En tiempos de Doña Virginia, los hombres eran un bando y las mujeres otro. Imposible visualizar como intelectual a una señora. En español, incluso, se creó un apelativo para aquellas que presumían de serlo: marisabidilla. Pero… ¿acaso ha cambiado la cosa? ¿No es demasiado evidente que a Lizzie Costello, por ejemplo, se le ve como una curiosity más que como una verdadera intelectual? La diferencia entre Elizabeth y Virginia es que aquella no tiene que dirigirse a un público compuesto por señoras abanicándose, pero… ¿qué podemos decir de los señores que la escuchan con anticipado y franco escepticismo? No, definitivamente Elizabeth es considerada una novelista pero de modo alguno una intelectual. Ella, por su lado, no tiene una buena opinión de esa especie humana que ha dado en autodenominarse intelectuales, como veremos en este pensamiento que le inspira un antiguo amante africano con quien coincide en un barco:

“Cuando ella lo conoció todavía podía llamarse a sí mismo escritor de fama honorable. Ahora se gana la vida hablando. Sus libros existen como credenciales y nada más. Puede que sea un colega de la farándula, pero ya no es un colega escritor. Está en el circuito de las conferencias por dinero, así como por otras recompensas. Por ejemplo, el sexo (…)” (p. 60 y 61)
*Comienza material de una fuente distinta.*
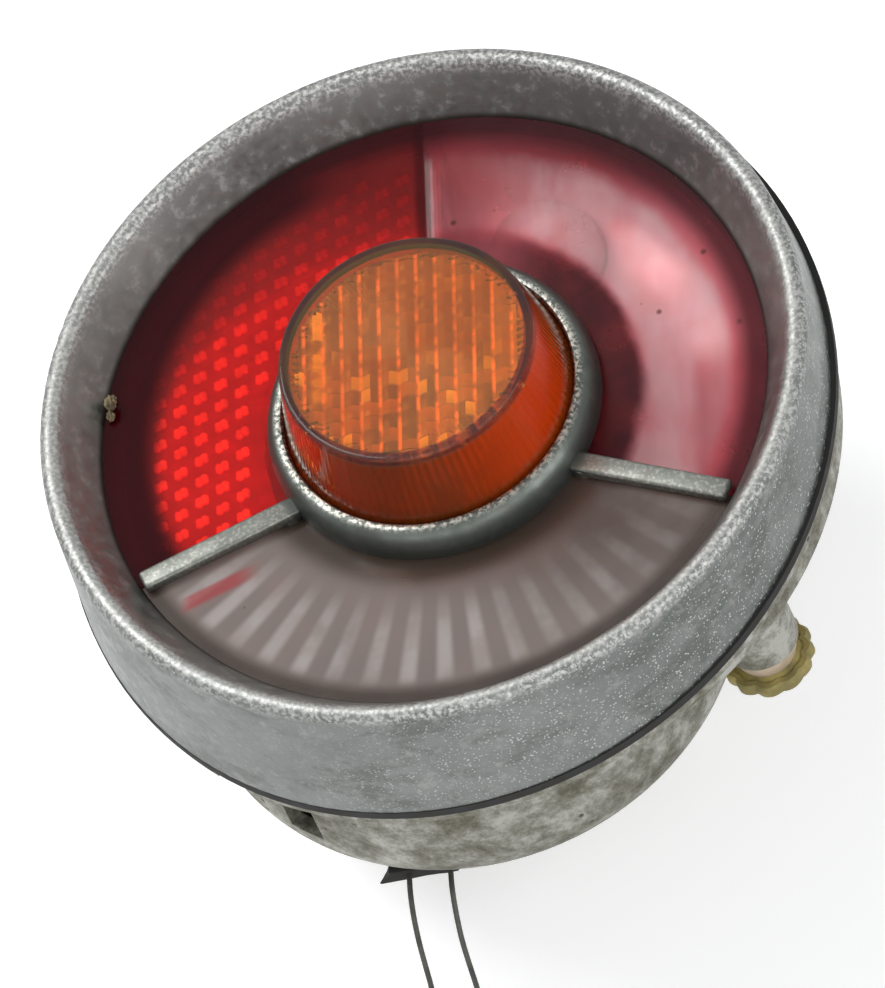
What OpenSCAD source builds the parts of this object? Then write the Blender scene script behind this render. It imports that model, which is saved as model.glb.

Elizabeth Costello llega a ser vista como una especie de monstruo de tres cabezas, particularmente por no callarse pensamientos como el anterior. Coetzee la hace reflexionar acerca de algo y posteriormente la deja expresar verbalmente sus pensamientos, e invariablemente la reacción a su alrededor será de espanto, ¡cruz, cruz!, porque es una mujer, una vieja que no sabe guardarse sus opiniones. Es decir: Elizabeth Costello se rehusa a hacer de tonta y esa es una imperdonable falta de etiqueta femenina. Justamente esa es la más amarga queja que se lee en el Diario de Virginia Woolf: el escepticismo que sus comentarios suscita entre sus interlocutores varones, “(…) el intercambio de miradas colmado de una confusa mezcla de asombro, sarcasmo e indignación. La estupidez de un varón es socialmente más tolerable que una exhibición de genio femenino (…) “Así pues, mientras los hombres, los intelectuales en este caso, se han mofado y se siguen mofando de nosotras y las mujeres hemos desarrollado una visión crítica respecto a las actitudes misóginas y machistas, así como de la desesperada necesidad de ciertos varones por reafirmar lo que ellos tienen por masculinidad.
¿Se burla Coetzee de las escritoras ancianas? Ciertamente no, aunque no se burla tampoco de los interlocutores de la Costello. Ella es una mujer inmersa en un mundo diseñado y regido por varones, que sencillamente no se siente cómoda ahí y no porque no lo comprenda, antes bien, comprende demasiado, y justo por eso preferiría estar en otra parte. Coetzee podrá no simpatizar con su heroína, podrá no sentir la mínima ternura hacia ella (no la siente), pero la entiende. Quizá porque en el fondo no es tanta la diferencia entre una escritora ermitaña y un escritor ermitaño. “(…) no hay nada más humanamente hermoso que los pechos de una mujer –escribe Elizabeth a su hermana monja-. Nada más humanamente hermoso, más humanamente misterioso que la razón por la cual los hombres quieren acariciar sin cesar, con pinceles, cinceles o manos estas bolsas de grasa extrañamente curvadas, y nada más humanamente atractivo que nuestra complicidad (me refiero a la complicidad de las mujeres) con su obsesión.”

[1] Ver artículo de Letras Libres del mes de agosto de 2004, firmado por Fernando García Ramírez que me niego a reproducir aquí por respeto a la inteligencia del lector.